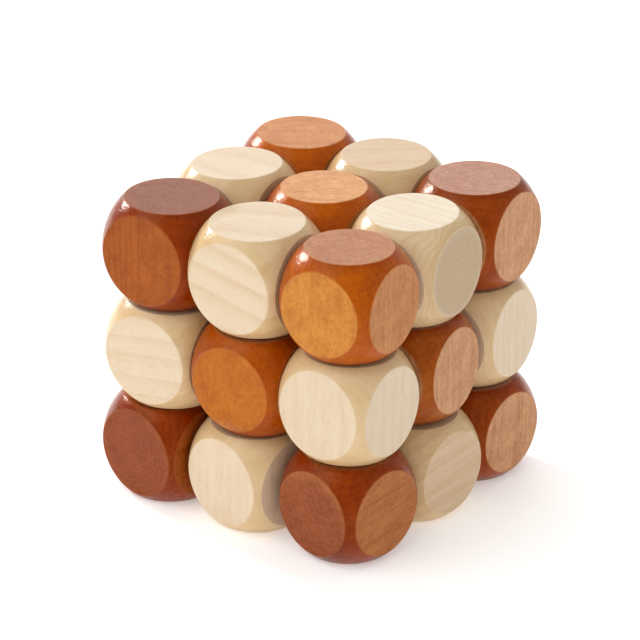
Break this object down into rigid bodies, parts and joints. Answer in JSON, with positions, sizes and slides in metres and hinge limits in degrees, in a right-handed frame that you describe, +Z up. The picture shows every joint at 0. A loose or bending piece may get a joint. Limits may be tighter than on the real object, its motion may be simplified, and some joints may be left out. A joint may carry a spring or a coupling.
{
  "type": "folding cube puzzle",
  "caption": "Rounded wooden cubelets, dark and pale by turns, threaded on one elastic cord and folded into a cube.",
  "frame": {"origin": "middle of the folded cube's footprint, on the surface that it stands on", "axes": "+Z up, -Y towards the front face, +X to the right; rows of cubelets lie along X"},
  "size_m": [0.059, 0.0572, 0.0556],
  "materials": {
    "stained_wood": "reddish brown stain under clear satin lacquer",
    "pale_wood": "natural pale wood under clear satin lacquer",
    "elastic_cord": "braided cover over a rubber core",
    "dowel_wood": "bare, glued in"
  },
  "bodies": {
    "cubelet_01": {"cubelet_01_end": "stained_wood", "cord_run_01": "elastic_cord", "cord_knot_start": "elastic_cord", "plug_start": "dowel_wood"},
    "cubelet_02": {"cubelet_02_straight": "pale_wood"},
    "cubelet_03": {"cubelet_03_corner": "stained_wood", "cord_run_02": "elastic_cord"},
    "cubelet_04": {"cubelet_04_corner": "pale_wood", "cord_run_03": "elastic_cord"},
    "cubelet_05": {"cubelet_05_straight": "stained_wood"},
    "cubelet_06": {"cubelet_06_corner": "pale_wood", "cord_run_04": "elastic_cord"},
    "cubelet_07": {"cubelet_07_corner": "stained_wood", "cord_run_05": "elastic_cord"},
    "cubelet_08": {"cubelet_08_straight": "pale_wood"},
    "cubelet_09": {"cubelet_09_corner": "stained_wood", "cord_run_06": "elastic_cord"},
    "cubelet_10": {"cubelet_10_corner": "pale_wood", "cord_run_07": "elastic_cord"},
    "cubelet_11": {"cubelet_11_straight": "stained_wood"},
    "cubelet_12": {"cubelet_12_corner": "pale_wood", "cord_run_08": "elastic_cord"},
    "cubelet_13": {"cubelet_13_corner": "stained_wood", "cord_run_09": "elastic_cord"},
    "cubelet_14": {"cubelet_14_straight": "pale_wood"},
    "cubelet_15": {"cubelet_15_corner": "stained_wood", "cord_run_10": "elastic_cord"},
    "cubelet_16": {"cubelet_16_corner": "pale_wood", "cord_run_11": "elastic_cord"},
    "cubelet_17": {"cubelet_17_straight": "stained_wood"},
    "cubelet_18": {"cubelet_18_corner": "pale_wood", "cord_run_12": "elastic_cord"},
    "cubelet_19": {"cubelet_19_corner": "stained_wood", "cord_run_13": "elastic_cord"},
    "cubelet_20": {"cubelet_20_straight": "pale_wood"},
    "cubelet_21": {"cubelet_21_corner": "stained_wood", "cord_run_14": "elastic_cord"},
    "cubelet_22": {"cubelet_22_corner": "pale_wood", "cord_run_15": "elastic_cord"},
    "cubelet_23": {"cubelet_23_straight": "stained_wood"},
    "cubelet_24": {"cubelet_24_corner": "pale_wood", "cord_run_16": "elastic_cord"},
    "cubelet_25": {"cubelet_25_corner": "stained_wood", "cord_run_17": "elastic_cord"},
    "cubelet_26": {"cubelet_26_straight": "pale_wood"},
    "cubelet_27": {"cubelet_27_end": "stained_wood", "cord_knot_finish": "elastic_cord", "plug_finish": "dowel_wood"}
  },
  "joints": [
    {"name": "turn_02", "type": "hinge", "parent": "cubelet_01", "child": "cubelet_02", "pos_m": [0, -0.0187, 0.009], "axis": [1, 0, 0], "range_deg": [-2, 3.5]},
    {"name": "stretch_03", "type": "slide", "parent": "cubelet_01", "child": "cubelet_03", "axis": [1, 0, 0], "range_m": [0, 0.0025], "stiffness_N_per_m": 400},
    {"name": "stretch_04", "type": "slide", "parent": "cubelet_03", "child": "cubelet_04", "axis": [0, 1, 0], "range_m": [0, 0.0025], "stiffness_N_per_m": 400},
    {"name": "turn_05", "type": "hinge", "parent": "cubelet_04", "child": "cubelet_05", "pos_m": [0, 0, 0.009], "axis": [1, 0, 0], "range_deg": [-2, 3.5]},
    {"name": "stretch_06", "type": "slide", "parent": "cubelet_04", "child": "cubelet_06", "axis": [-1, 0, 0], "range_m": [0, 0.0025], "stiffness_N_per_m": 400},
    {"name": "stretch_07", "type": "slide", "parent": "cubelet_06", "child": "cubelet_07", "axis": [0, 1, 0], "range_m": [0, 0.0025], "stiffness_N_per_m": 400},
    {"name": "turn_08", "type": "hinge", "parent": "cubelet_07", "child": "cubelet_08", "pos_m": [0, 0.0187, 0.009], "axis": [1, 0, 0], "range_deg": [-2, 3.5]},
    {"name": "stretch_09", "type": "slide", "parent": "cubelet_07", "child": "cubelet_09", "axis": [1, 0, 0], "range_m": [0, 0.0025], "stiffness_N_per_m": 400},
    {"name": "swing_10", "type": "hinge", "parent": "cubelet_09", "child": "cubelet_10", "pos_m": [0.0187, 0.0187, 0.02765], "axis": [0, 0, 1], "continuous": true},
    {"name": "turn_11", "type": "hinge", "parent": "cubelet_10", "child": "cubelet_11", "pos_m": [0, 0.0187, 0.02765], "axis": [1, 0, 0], "range_deg": [-2, 3.5]},
    {"name": "stretch_12", "type": "slide", "parent": "cubelet_10", "child": "cubelet_12", "axis": [-1, 0, 0], "range_m": [0, 0.0025], "stiffness_N_per_m": 400},
    {"name": "stretch_13", "type": "slide", "parent": "cubelet_12", "child": "cubelet_13", "axis": [0, -1, 0], "range_m": [0, 0.0025], "stiffness_N_per_m": 400},
    {"name": "turn_14", "type": "hinge", "parent": "cubelet_13", "child": "cubelet_14", "pos_m": [0, 0, 0.02765], "axis": [1, 0, 0], "range_deg": [-2, 3.5]},
    {"name": "stretch_15", "type": "slide", "parent": "cubelet_13", "child": "cubelet_15", "axis": [1, 0, 0], "range_m": [0, 0.0025], "stiffness_N_per_m": 400},
    {"name": "stretch_16", "type": "slide", "parent": "cubelet_15", "child": "cubelet_16", "axis": [0, -1, 0], "range_m": [0, 0.0025], "stiffness_N_per_m": 400},
    {"name": "turn_17", "type": "hinge", "parent": "cubelet_16", "child": "cubelet_17", "pos_m": [0, -0.0187, 0.02765], "axis": [1, 0, 0], "range_deg": [-4, 1.5]},
    {"name": "stretch_18", "type": "slide", "parent": "cubelet_16", "child": "cubelet_18", "axis": [-1, 0, 0], "range_m": [0, 0.0025], "stiffness_N_per_m": 400},
    {"name": "swing_19", "type": "hinge", "parent": "cubelet_18", "child": "cubelet_19", "pos_m": [-0.0187, -0.0187, 0.0463], "axis": [0, 0, 1], "continuous": true},
    {"name": "turn_20", "type": "hinge", "parent": "cubelet_19", "child": "cubelet_20", "pos_m": [0, -0.0187, 0.0463], "axis": [1, 0, 0], "range_deg": [-4, 1.5]},
    {"name": "stretch_21", "type": "slide", "parent": "cubelet_19", "child": "cubelet_21", "axis": [1, 0, 0], "range_m": [0, 0.0025], "stiffness_N_per_m": 400},
    {"name": "stretch_22", "type": "slide", "parent": "cubelet_21", "child": "cubelet_22", "axis": [0, 1, 0], "range_m": [0, 0.0025], "stiffness_N_per_m": 400},
    {"name": "turn_23", "type": "hinge", "parent": "cubelet_22", "child": "cubelet_23", "pos_m": [0, 0, 0.0463], "axis": [1, 0, 0], "range_deg": [-2, 3.5]},
    {"name": "stretch_24", "type": "slide", "parent": "cubelet_22", "child": "cubelet_24", "axis": [-1, 0, 0], "range_m": [0, 0.0025], "stiffness_N_per_m": 400},
    {"name": "stretch_25", "type": "slide", "parent": "cubelet_24", "child": "cubelet_25", "axis": [0, 1, 0], "range_m": [0, 0.0025], "stiffness_N_per_m": 400},
    {"name": "turn_26", "type": "hinge", "parent": "cubelet_25", "child": "cubelet_26", "pos_m": [0, 0.0187, 0.0463], "axis": [1, 0, 0], "range_deg": [-2, 3.5]},
    {"name": "stretch_27", "type": "slide", "parent": "cubelet_25", "child": "cubelet_27", "axis": [1, 0, 0], "range_m": [0, 0.0025], "stiffness_N_per_m": 400}
  ]
}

- _TASK STATEMENT_
Each line above that holds the string "frame" should be copied and shown.

- _ANSWER IN FULL_
Break this object down into rigid bodies, parts and joints. Answer in JSON, with positions, sizes and slides in metres and hinge limits in degrees, in a right-handed frame that you describe, +Z up. The picture shows every joint at 0. A loose or bending piece may get a joint. Limits may be tighter than on the real object, its motion may be simplified, and some joints may be left out. A joint may carry a spring or a coupling.
  "frame": {"origin": "middle of the folded cube's footprint, on the surface that it stands on", "axes": "+Z up, -Y towards the front face, +X to the right; rows of cubelets lie along X"},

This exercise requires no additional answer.